• _Objective_:
For the material that follows, return exactly the lines from the one with "extrude(amount=SHEET)" through the one with "cad_parts[obj.name] = obj", both ends included.

• • • •

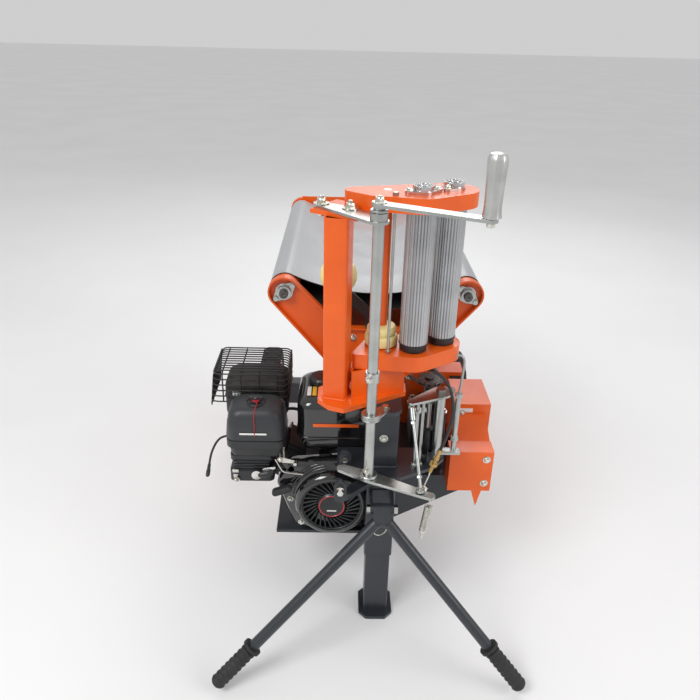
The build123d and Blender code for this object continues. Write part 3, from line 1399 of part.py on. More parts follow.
CHAIN_Z = TABLE_RING_Z + RING_T / 2
with BuildPart() as gearbox_sprocket:
    with BuildSketch(Plane.XY.offset(OUT_TOP + 40)):
        with Locations((DRIVEN_X, GEARBOX_Y)):
            Circle(12)
    extrude(amount=CHAIN_Z + 8 - OUT_TOP - 40)
    with BuildSketch(Plane.XY.offset(CHAIN_Z - 4)):
        with Locations((DRIVEN_X, GEARBOX_Y)):
            Circle(SPROCKET_R)
            with PolarLocations(SPROCKET_R + 1.5, 12):
                Circle(4.2, mode=Mode.SUBTRACT)
    extrude(amount=8)
gearbox_sprocket.part.label = "gearbox_sprocket"
export_step(gearbox_sprocket.part, "parts/gearbox_sprocket.step")

CHAIN_CLEAR = 0.8
CHAIN_T = 7.0
with BuildPart() as table_chain:
    with BuildSketch(Plane.XY.offset(CHAIN_Z - 4)):
        add(
            around(
                [(0, 0, RING_R + CHAIN_CLEAR + CHAIN_T), (DRIVEN_X, GEARBOX_Y, SPROCKET_R + CHAIN_CLEAR + CHAIN_T)]
            )
        )
        add(
            around([(0, 0, RING_R + CHAIN_CLEAR), (DRIVEN_X, GEARBOX_Y, SPROCKET_R + CHAIN_CLEAR)]),
            mode=Mode.SUBTRACT,
        )
    extrude(amount=8)
table_chain.part.label = "table_chain"
export_step(table_chain.part, "parts/table_chain.step")

with BuildPart() as driven_pulley:
    with BuildSketch(at_y(PULLEY_Y + PULLEY_T)):
        with Locations((DRIVEN_X, DRIVEN_Z)):
            Circle(DRIVEN_R)
    extrude(amount=PULLEY_T)
    with BuildSketch(at_y(groove_y + 5)):
        with Locations((DRIVEN_X, DRIVEN_Z)):
            Circle(DRIVEN_R + 1)
            Circle(DRIVEN_R - 7, mode=Mode.SUBTRACT)
    extrude(amount=10, mode=Mode.SUBTRACT)
    with BuildSketch(at_y(PULLEY_Y)):
        with Locations((DRIVEN_X, DRIVEN_Z)):
            Circle(12)
    extrude(amount=PULLEY_Y - (GEARBOX_Y + 46) - SOFT)
driven_pulley.part.label = "driven_pulley"
export_step(driven_pulley.part, "parts/driven_pulley.step")

BELT_GROOVE = 6.0
with BuildPart() as drive_belt:
    with BuildSketch(at_y(groove_y + 4.5)):
        add(
            around(
                [(CRANK_X, CRANK_AXIS_Z, ENGINE_PULLEY_R + 1), (DRIVEN_X, DRIVEN_Z, DRIVEN_R + 1)]
            )
        )
        add(
            around(
                [
                    (CRANK_X, CRANK_AXIS_Z, ENGINE_PULLEY_R - BELT_GROOVE),
                    (DRIVEN_X, DRIVEN_Z, DRIVEN_R - BELT_GROOVE),
                ]
            ),
            mode=Mode.SUBTRACT,
        )
    extrude(amount=9)
drive_belt.part.label = "drive_belt"
export_step(drive_belt.part, "parts/drive_belt.step")

# ---- guards ----
SHEET = 2.5


def hood(x0, x1, y0, y1, z0, z1, open_faces):
    """Sheet cover as a box with some faces left off, named by their outward directions."""
    sizes = [x1 - x0, y1 - y0, z1 - z0]
    lows = [x0, y0, z0]
    inner_low = [value + SHEET for value in lows]
    inner_high = [low + size - SHEET for low, size in zip(lows, sizes)]
    for axis, sign in open_faces:
        if sign < 0:
            inner_low[axis] = lows[axis] - 1
        else:
            inner_high[axis] = lows[axis] + sizes[axis] + 1
    with BuildPart() as cover:
        with BuildSketch(Plane.XY.offset(z0)):
            with Locations(((x0 + x1) / 2, (y0 + y1) / 2)):
                Rectangle(x1 - x0, y1 - y0)
        extrude(amount=z1 - z0)
        with BuildSketch(Plane.XY.offset(inner_low[2])):
            with Locations(((inner_low[0] + inner_high[0]) / 2, (inner_low[1] + inner_high[1]) / 2)):
                Rectangle(inner_high[0] - inner_low[0], inner_high[1] - inner_low[1])
        extrude(amount=inner_high[2] - inner_low[2], mode=Mode.SUBTRACT)
    return cover


LEFT, RIGHT, BACK, DOWN = (0, -1), (0, 1), (1, 1), (2, -1)
with BuildPart() as guard_rear:
    add(hood(86, 248, -268, -208, OUT_TOP, 490, [LEFT, BACK, DOWN]).part)
    with BuildSketch(at_y(-268)):
        with Locations((228, 466)):
            Rectangle(26, 22)
        with Locations((DRIVEN_X, DRIVEN_Z)):
            Circle(16)
    extrude(amount=-SHEET, mode=Mode.SUBTRACT)

with BuildPart() as guard_middle:
    add(hood(204, 292, -430, -300, OUT_TOP + 30, 487, [LEFT, BACK, DOWN]).part)
    with BuildSketch(Plane.XY.offset(OUT_TOP)):
        with Locations((222, -340)):
            Rectangle(36, SHEET)
    extrude(amount=157 - SHEET)

rear_guards = Compound(label="rear_guards", children=[guard_rear.part, guard_middle.part])
export_step(rear_guards, "parts/rear_guards.step")

with BuildPart() as guard_front:
    add(hood(180, 282, -556, OUT_Y - 8, 322, 432, [BACK, DOWN]).part)
    with BuildSketch(at_x(206)):
        with BuildLine():
            Polyline((OUT_Y - 8, 432), (-432, 462), (-432, 462 - SHEET), (OUT_Y - 8, 432 - SHEET), close=True)
        make_face()
    extrude(amount=74)
    with BuildSketch(at_y(-556 + SHEET)):
        with BuildLine():
            Polyline((238, 322), (262, 322), (252, 276), close=True)
        make_face()
    extrude(amount=SHEET)
guard_front.part.label = "guard_front"
export_step(guard_front.part, "parts/guard_front.step")
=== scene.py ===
"""Visual model of a small round-bale wrapping machine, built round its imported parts.

Everything is in metres in the machine's own frame: +Z up, +X to the operator's right, -Y towards the
operator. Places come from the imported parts' boxes and joints, so each new piece sits where its part does.
"""

import json
import logging
import math
from dataclasses import dataclass
from enum import Enum
from typing import Optional, Sequence

import bmesh
import bpy
import numpy as np
from mathutils import Matrix, Vector

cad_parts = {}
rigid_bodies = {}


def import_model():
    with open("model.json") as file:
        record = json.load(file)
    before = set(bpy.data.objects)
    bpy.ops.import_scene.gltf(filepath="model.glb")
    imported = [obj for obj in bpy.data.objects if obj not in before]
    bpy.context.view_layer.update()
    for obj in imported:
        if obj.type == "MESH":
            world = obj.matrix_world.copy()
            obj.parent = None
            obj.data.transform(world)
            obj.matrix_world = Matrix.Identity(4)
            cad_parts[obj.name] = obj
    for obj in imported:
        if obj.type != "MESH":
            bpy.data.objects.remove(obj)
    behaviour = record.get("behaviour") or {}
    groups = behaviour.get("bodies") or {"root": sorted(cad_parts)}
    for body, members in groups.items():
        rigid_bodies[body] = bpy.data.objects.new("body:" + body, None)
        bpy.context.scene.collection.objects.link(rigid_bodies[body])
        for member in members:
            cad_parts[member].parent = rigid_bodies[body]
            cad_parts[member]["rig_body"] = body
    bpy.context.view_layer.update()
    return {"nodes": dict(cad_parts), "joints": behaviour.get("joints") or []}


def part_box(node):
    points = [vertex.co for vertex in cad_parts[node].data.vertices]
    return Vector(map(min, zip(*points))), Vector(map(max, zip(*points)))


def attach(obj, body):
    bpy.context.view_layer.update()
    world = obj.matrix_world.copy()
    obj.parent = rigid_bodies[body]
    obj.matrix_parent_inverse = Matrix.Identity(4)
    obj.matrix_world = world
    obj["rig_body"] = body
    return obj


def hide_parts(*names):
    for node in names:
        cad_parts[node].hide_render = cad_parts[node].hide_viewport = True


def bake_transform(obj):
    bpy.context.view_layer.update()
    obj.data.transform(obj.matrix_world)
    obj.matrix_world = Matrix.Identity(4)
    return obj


Array = np.ndarray
Triple = tuple[float, float, float]

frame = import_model()
LOG = logging.getLogger("bale_wrapper")
TAU = 2 * math.pi
UP = np.array([0.0, 0.0, 1.0])
SHARP_ANGLE = math.radians(32)
MERGE = 0.000004  # vertices nearer than this are one
SLIVER = 0.000003  # edges shorter than this are dissolved
M6, M8 = 0.010, 0.013  # widths across flats of the hexagon heads
M10 = 0.017
M8_NUT, M10_NUT = 0.007, 0.009  # heights of nuts
SMALL_HEAD, MIDDLE_HEAD = 0.009, 0.011
PATCH_RANGE = (0.36, 0.66)  # noise values at which a finish's patches begin and are full
ROUGH_RANGE = (0.78, 1.28)  # factors on a finish's mean roughness
COAT_ROUGHNESS = 0.08
CORD_ORDER = 3
JOINT_AT = {joint["name"]: np.array(joint.get("pos_m", (0, 0, 0)), float) for joint in frame["joints"]}


def node_box(node: str) -> tuple[Array, Array]:
    """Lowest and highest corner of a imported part, as arrays in metres."""
    low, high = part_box(node)
    return np.array(low), np.array(high)


# ---------------------------------------------------------------- finishes


class Grain(Enum):
    """Small relief of a finish."""

    PEEL = "orange peel of sprayed paint"
    CAST = "skin of a sand casting"
    DRAWN = "fine lines of drawn or rolled metal"
    MOULDED = "spark-eroded texture of a mould"
    COATED = "faint weave under a plastic coating"


GRAIN_SCALE = {Grain.PEEL: 420.0, Grain.CAST: 700.0, Grain.DRAWN: 260.0, Grain.MOULDED: 1400.0,
               Grain.COATED: 900.0}
GRAIN_STRETCH = {Grain.DRAWN: (1.0, 1.0, 14.0)}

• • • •

• _Task response_:
    extrude(amount=SHEET)
guard_front.part.label = "guard_front"
export_step(guard_front.part, "parts/guard_front.step")
=== scene.py ===
"""Visual model of a small round-bale wrapping machine, built round its imported parts.

Everything is in metres in the machine's own frame: +Z up, +X to the operator's right, -Y towards the
operator. Places come from the imported parts' boxes and joints, so each new piece sits where its part does.
"""

import json
import logging
import math
from dataclasses import dataclass
from enum import Enum
from typing import Optional, Sequence

import bmesh
import bpy
import numpy as np
from mathutils import Matrix, Vector

cad_parts = {}
rigid_bodies = {}


def import_model():
    with open("model.json") as file:
        record = json.load(file)
    before = set(bpy.data.objects)
    bpy.ops.import_scene.gltf(filepath="model.glb")
    imported = [obj for obj in bpy.data.objects if obj not in before]
    bpy.context.view_layer.update()
    for obj in imported:
        if obj.type == "MESH":
            world = obj.matrix_world.copy()
            obj.parent = None
            obj.data.transform(world)
            obj.matrix_world = Matrix.Identity(4)
            cad_parts[obj.name] = obj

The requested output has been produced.